# comeputer linguistik



## Heyoka955 (17. Apr 2019)

hallo habe eine frage zur aufgabe 

Aufgabe 1 Geben Sie die Denotate der folgenden regul¨aren Ausdru¨cke an, indem Sie die jeweilige Menge, falls sie endlich ist, explizit auﬂisten, und sonst in Worten beschreiben. 1. ∅|ε 2. a(b|cd)∅(a|ε) 3. a(c|∅)(b|ε) 4. abb(cd)∗e+ 5. (a(ε|b))+ 6. (ac|ac∅|acε)+d


soll man die ausdrücke als wortmöglichkeiten alle ausgeben und was bedeutet genau deses plus ?


----------



## mihe7 (17. Apr 2019)

Falsches Forum?


----------



## Heyoka955 (17. Apr 2019)

mihe7 hat gesagt.:


> Falsches Forum?


letztens wurde mir auch da geholfen, wusste ich nicht


----------



## M.L. (17. Apr 2019)

Gemeint ist eher das Unterforum "Hausaufgaben": https://www.java-forum.org/forum/hausaufgaben.34/   (aber ein paar eigene Ideen und Ansätze wären nicht verkehrt....)


----------



## Heyoka955 (17. Apr 2019)

M.L. hat gesagt.:


> Gemeint ist eher das Unterforum "Hausaufgaben": https://www.java-forum.org/forum/hausaufgaben.34/   (aber ein paar eigene Ideen und Ansätze wären nicht verkehrt....)

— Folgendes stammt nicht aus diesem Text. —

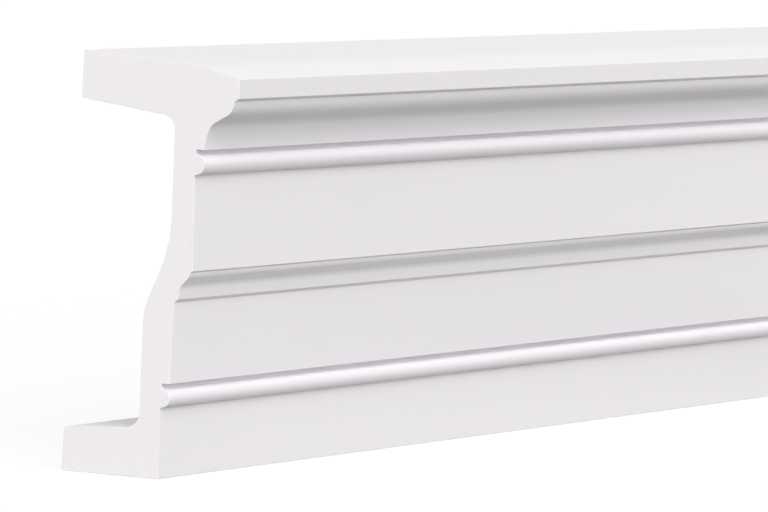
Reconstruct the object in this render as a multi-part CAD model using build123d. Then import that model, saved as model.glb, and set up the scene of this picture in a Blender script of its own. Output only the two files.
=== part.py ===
from build123d import *
import os
from math import radians, tan

# An architrave moulding for a house front, moulded in one piece of white rigid foam.
# Its section is drawn once, with x as the depth from the wall and y as the height above
# the foot, and it runs unchanged along the whole length. Sizes are in millimetres and
# angles in degrees.

# Length that the moulding is sold in
LENGTH = 2000.0

# Heights of the front's bands, from the foot up
FOOT_FASCIA_HEIGHT = 35.45
LOWER_BEAD_DIAMETER = 9.7
QUIRK_HEIGHT = 2.35
MIDDLE_FASCIA_HEIGHT = 40.7
SMALL_LIP_RISE = 1.7
SMALL_CYMA_HEIGHT = 13.6
SMALL_STEP_RISE = 0.9
UPPER_FASCIA_HEIGHT = 47.6
UPPER_BEAD_DIAMETER = 10.35
CROWN_CYMA_HEIGHT = 25.1
FILLET_STEP_RISE = 1.5
FILLET_HEIGHT = 9.7

# Depths of the front's faces from the wall, each fascia at its top
FOOT_FASCIA_DEPTH = 52.2
MIDDLE_FASCIA_DEPTH = 56.6
UPPER_FASCIA_DEPTH = 63.9
CROWN_DEPTH = 85.8

# How far each lip and step stands in front of what is behind it
SMALL_LIP_REACH = 2.0
SMALL_STEP_REACH = 1.2
CROWN_LIP_REACH = 4.5
FILLET_STEP_REACH = 2.3

# Mould draft of the two fascias that stand further forward at their feet
FOOT_FASCIA_DRAFT = 1.2
UPPER_FASCIA_DRAFT = 2.2

# Where each cyma's plain slope begins and ends and where its hollow runs out in a riser, as
# shares of its reach and of its height from its top end down to its lip
CROWN_SLOPE_HEAD = (0.272, 0.303)
CROWN_SLOPE_FOOT = (0.656, 0.444)
CROWN_RISER_HEAD = (0.854, 0.586)
SMALL_SLOPE_HEAD = (0.19, 0.21)
SMALL_SLOPE_FOOT = (0.65, 0.43)
SMALL_RISER_HEAD = (0.9, 0.67)

# The weathered top, which falls gently and then more steeply over the crown
TOP_FALL = 3.0
WASH_FALL = 14.3
WASH_WIDTH = 22.2
WASH_BREAK_RADIUS = 60.0

# The two flanges that reach back to the wall, each thickest at the web
TOP_FLANGE_EDGE = 23.7
TOP_FLANGE_TAPER = 6.6
FOOT_FLANGE_EDGE = 21.9
FOOT_FLANGE_TAPER = 4.0

# The web behind the fascias, with its wall measured at the top of the fascia before it
UPPER_WALL = 11.5
LOWER_WALL = 16.5
WEB_DRAFT = 1.1
BEND_SLOPE = 22.2
BEND_DROP = 4.1

# Rounding of the channel behind the web
UPPER_CORNER_RADIUS = 7.5
UPPER_BEND_RADIUS = 72.0
LOWER_BEND_RADIUS = 35.0
LOWER_CORNER_RADIUS = 8.5

# Rounding of the moulded arrises, while the flanges are trimmed to sharp edges
ARRIS_RADIUS = 0.4
TRIMMED = 0.0

# Heights of the bands' ends above the foot
LOWER_BEAD_TOP = FOOT_FASCIA_HEIGHT + LOWER_BEAD_DIAMETER
MIDDLE_FASCIA_FOOT = LOWER_BEAD_TOP + QUIRK_HEIGHT
MIDDLE_FASCIA_TOP = MIDDLE_FASCIA_FOOT + MIDDLE_FASCIA_HEIGHT
SMALL_LIP = MIDDLE_FASCIA_TOP + SMALL_LIP_RISE
SMALL_CYMA_TOP = SMALL_LIP + SMALL_CYMA_HEIGHT
UPPER_FASCIA_FOOT = SMALL_CYMA_TOP + SMALL_STEP_RISE
UPPER_FASCIA_TOP = UPPER_FASCIA_FOOT + UPPER_FASCIA_HEIGHT
UPPER_BEAD_TOP = UPPER_FASCIA_TOP + UPPER_BEAD_DIAMETER
CROWN_LIP = UPPER_BEAD_TOP + QUIRK_HEIGHT
CROWN_CYMA_TOP = CROWN_LIP + CROWN_CYMA_HEIGHT
FILLET_FOOT = CROWN_CYMA_TOP + FILLET_STEP_RISE
FILLET_TOP = FILLET_FOOT + FILLET_HEIGHT


def rise(run, slope):
    """Height gained over a run at a slope from level, or the depth gained when the slope is from plumb."""
    return run * tan(radians(slope))


def web_back(depth, height, level):
    """Depth of the web's plain back at a level, for a back that passes through one known point."""
    return depth + rise(height - level, WEB_DRAFT)


WASH_BACK = FILLET_TOP + rise(WASH_WIDTH, WASH_FALL)
HEIGHT = WASH_BACK + rise(CROWN_DEPTH - WASH_WIDTH, TOP_FALL)


def foot_flange():
    """Corners and rounding of the foot and of the flange that it carries back to the wall."""
    front = FOOT_FASCIA_DEPTH + rise(FOOT_FASCIA_HEIGHT, FOOT_FASCIA_DRAFT)
    return [
        ((front, 0), TRIMMED),
        ((0, 0), TRIMMED),
        ((0, FOOT_FLANGE_EDGE), TRIMMED),
    ]


def channel():
    """Corners and rounding of the open channel behind the web, from the foot flange up."""
    upper = (UPPER_FASCIA_DEPTH - UPPER_WALL, UPPER_FASCIA_TOP)
    lower = (MIDDLE_FASCIA_DEPTH - LOWER_WALL, MIDDLE_FASCIA_TOP)
    floor = FOOT_FLANGE_EDGE + rise(lower[0], FOOT_FLANGE_TAPER)
    bend_foot = MIDDLE_FASCIA_TOP - BEND_DROP
    bend_foot_depth = web_back(*lower, bend_foot)
    bend_rise = (web_back(*upper, bend_foot) - bend_foot_depth) / (rise(1, BEND_SLOPE) + rise(1, WEB_DRAFT))
    bend_head = bend_foot + bend_rise
    ceiling = HEIGHT - TOP_FLANGE_EDGE - rise(upper[0], TOP_FLANGE_TAPER)
    return [
        ((web_back(*lower, floor), floor), LOWER_CORNER_RADIUS),
        ((bend_foot_depth, bend_foot), LOWER_BEND_RADIUS),
        ((web_back(*upper, bend_head), bend_head), UPPER_BEND_RADIUS),
        ((web_back(*upper, ceiling), ceiling), UPPER_CORNER_RADIUS),
    ]


def top_flange():
    """Corners and rounding of the top flange, its weathered top and the crown's square fillet."""
    return [
        ((0, HEIGHT - TOP_FLANGE_EDGE), TRIMMED),
        ((0, HEIGHT), TRIMMED),
        ((CROWN_DEPTH - WASH_WIDTH, WASH_BACK), WASH_BREAK_RADIUS),
        ((CROWN_DEPTH, FILLET_TOP), ARRIS_RADIUS),
        ((CROWN_DEPTH, FILLET_FOOT), ARRIS_RADIUS),
    ]


def part_way(top, lip, share):
    """The point at two shares, in depth and in height, of the way from a top end down to a lip."""
    return (top[0] + share[0] * (lip[0] - top[0]), top[1] + share[1] * (lip[1] - top[1]))


def cyma(top, lip, slope_head, slope_foot, riser_head):
    """A cyma reversa down to its lip: a convex shoulder, a plain slope, a hollow and a riser."""
    slope = Line(part_way(top, lip, slope_head), part_way(top, lip, slope_foot))
    shoulder = TangentArc(slope @ 0, top, tangent=-(slope % 0))
    hollow = TangentArc(slope @ 1, part_way(top, lip, riser_head), tangent=slope % 1)
    riser = TangentArc(hollow @ 1, lip, tangent=hollow % 1)
    return [shoulder, slope, hollow, riser]


def bead(depth, foot, top):
    """A half-round bead that stands out from a depth, between its foot and its top."""
    radius = (top - foot) / 2
    return ThreePointArc((depth, top), (depth + radius, foot + radius), (depth, foot))


def section():
    """The closed section of the moulding."""
    crown_end = (CROWN_DEPTH - FILLET_STEP_REACH, CROWN_CYMA_TOP)
    crown_lip = (UPPER_FASCIA_DEPTH + CROWN_LIP_REACH, CROWN_LIP)
    upper_fascia_foot = UPPER_FASCIA_DEPTH + rise(UPPER_FASCIA_HEIGHT, UPPER_FASCIA_DRAFT)
    small_cyma_end = (upper_fascia_foot - SMALL_STEP_REACH, SMALL_CYMA_TOP)
    small_lip = (MIDDLE_FASCIA_DEPTH + SMALL_LIP_REACH, SMALL_LIP)

    back = foot_flange() + channel() + top_flange()
    back_outline = FilletPolyline(
        (FOOT_FASCIA_DEPTH, FOOT_FASCIA_HEIGHT),
        *[corner for corner, _ in back],
        crown_end,
        radius=[radius for _, radius in back],
    )
    upper_quirk = Polyline(
        crown_lip,
        (UPPER_FASCIA_DEPTH, CROWN_LIP),
        (UPPER_FASCIA_DEPTH, UPPER_BEAD_TOP),
    )
    upper_fascia = FilletPolyline(
        (UPPER_FASCIA_DEPTH, UPPER_FASCIA_TOP),
        (upper_fascia_foot, UPPER_FASCIA_FOOT),
        small_cyma_end,
        radius=ARRIS_RADIUS / 2,
    )
    middle_fascia = FilletPolyline(
        small_lip,
        (MIDDLE_FASCIA_DEPTH, MIDDLE_FASCIA_TOP),
        (MIDDLE_FASCIA_DEPTH, MIDDLE_FASCIA_FOOT),
        (FOOT_FASCIA_DEPTH, MIDDLE_FASCIA_FOOT),
        (FOOT_FASCIA_DEPTH, LOWER_BEAD_TOP),
        radius=[0, ARRIS_RADIUS, 0],
    )
    outline = [
        back_outline,
        *cyma(crown_end, crown_lip, CROWN_SLOPE_HEAD, CROWN_SLOPE_FOOT, CROWN_RISER_HEAD),
        upper_quirk,
        bead(UPPER_FASCIA_DEPTH, UPPER_FASCIA_TOP, UPPER_BEAD_TOP),
        upper_fascia,
        *cyma(small_cyma_end, small_lip, SMALL_SLOPE_HEAD, SMALL_SLOPE_FOOT, SMALL_RISER_HEAD),
        middle_fascia,
        bead(FOOT_FASCIA_DEPTH, FOOT_FASCIA_HEIGHT, LOWER_BEAD_TOP),
    ]
    return make_face([edge for piece in outline for edge in piece.edges()])


def architrave():
    """The moulding, cut square at both ends, with its foot on the ground and its wall side at the back."""
    end = Plane(origin=(LENGTH / 2, CROWN_DEPTH / 2, 0), x_dir=(0, -1, 0), z_dir=(-1, 0, 0))
    return extrude(end * section(), amount=LENGTH)


os.makedirs("parts", exist_ok=True)
export_step(architrave(), "parts/architrave.step")
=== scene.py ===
"""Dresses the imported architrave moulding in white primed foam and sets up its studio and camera."""

import logging
import math
from dataclasses import dataclass
from enum import Enum

import bmesh
import bpy
from mathutils import Matrix, Vector


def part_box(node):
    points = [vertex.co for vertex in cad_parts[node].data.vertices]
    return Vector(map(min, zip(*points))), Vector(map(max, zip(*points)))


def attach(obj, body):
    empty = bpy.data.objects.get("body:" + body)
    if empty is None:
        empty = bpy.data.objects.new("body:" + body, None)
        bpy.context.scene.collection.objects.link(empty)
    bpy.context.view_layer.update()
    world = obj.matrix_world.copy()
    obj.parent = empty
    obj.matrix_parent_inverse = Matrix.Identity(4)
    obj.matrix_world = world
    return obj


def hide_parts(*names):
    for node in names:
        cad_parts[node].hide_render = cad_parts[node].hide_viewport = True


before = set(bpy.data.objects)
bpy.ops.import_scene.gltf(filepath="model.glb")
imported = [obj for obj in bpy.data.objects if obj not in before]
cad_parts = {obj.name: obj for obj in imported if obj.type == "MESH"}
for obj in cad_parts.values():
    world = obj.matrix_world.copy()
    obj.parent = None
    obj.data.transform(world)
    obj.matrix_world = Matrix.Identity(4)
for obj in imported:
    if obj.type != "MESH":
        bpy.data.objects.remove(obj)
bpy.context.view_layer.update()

NODE = "architrave"
BODY = "root"
MM = 0.001
LOG = logging.getLogger("architrave")

Spot = tuple[float, float]
Colour = tuple[float, float, float, float]

WHITE: Colour = (1.0, 1.0, 1.0, 1.0)


class Surface(Enum):
    """The two surfaces of the moulding, by their material slot."""

    MOULDED = 0
    SAWN = 1


def nothing_selected() -> None:
    """Leaves edit mode and deselects every object."""
    if bpy.context.object is not None and bpy.context.object.mode != "OBJECT":
        bpy.ops.object.mode_set(mode="OBJECT")
    bpy.ops.object.select_all(action="DESELECT")


@dataclass(frozen=True)
class Corner:
    """A corner of the section.

    Attributes:
        depth: distance from the wall, in mm.
        height: distance above the foot, in mm.
        radius: rounding of the corner, in mm.
    """

    depth: float
    height: float
    radius: float = 0.0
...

habe schon was geschrieben aber nicht sicher ob es richtig ist weil ich nicht weiß was mit der Verknüpfung von leerer menge und leerem wort passiert.


----------



## mihe7 (17. Apr 2019)

Steht alles hier https://de.wikipedia.org/wiki/Regulärer_Ausdruck


----------



## Heyoka955 (17. Apr 2019)

mihe7 hat gesagt.:


> Steht alles hier https://de.wikipedia.org/wiki/Regulärer_Ausdruck


das wars wohl mit deiner hilfe lol


----------



## mihe7 (17. Apr 2019)

Auf der Seite steht genau angegeben, was Du brauchst (s. unter Semantik 1. und 3.). Was soll ich dazu noch schreiben?


----------



## kneitzel (17. Apr 2019)

Was für Hilfe erwartest Du? Dass wir Deine Aufgaben erledigen?

Da geht es um reguläre Ausdrücke und die sollte man verstanden haben. Und da gibt es nichts besseres als eine Seite, die das erläutert.

Was bedeutet denn ein regulärer Audruck: "a|b"? Das solltest Du direkt sagen können. Wenn Du das nicht kannst, schau die verlinkte Seite an. Danach solltest Du es spätestens können.

Was bedeutet der reguläre Ausdruck "a(b|c)d(e|f)"? Hier hat man das | wie oben, aber es kommen () dazu. Und natürlich das aneinander hängen von Teilen.

Und dann kommen nur noch + und * dazu. Die findest Du aber auch erläutert auf der genannten Seite.

Und ich bin mir sicher: Ihr werdet doch bestimmt etwas zu regulären Ausdrücken gelernt haben. Also sollte das bekannt sein oder ihr habt Materialien dazu! Bitte: Wenn Du studierst: schau dir die Lernmaterialien an!


----------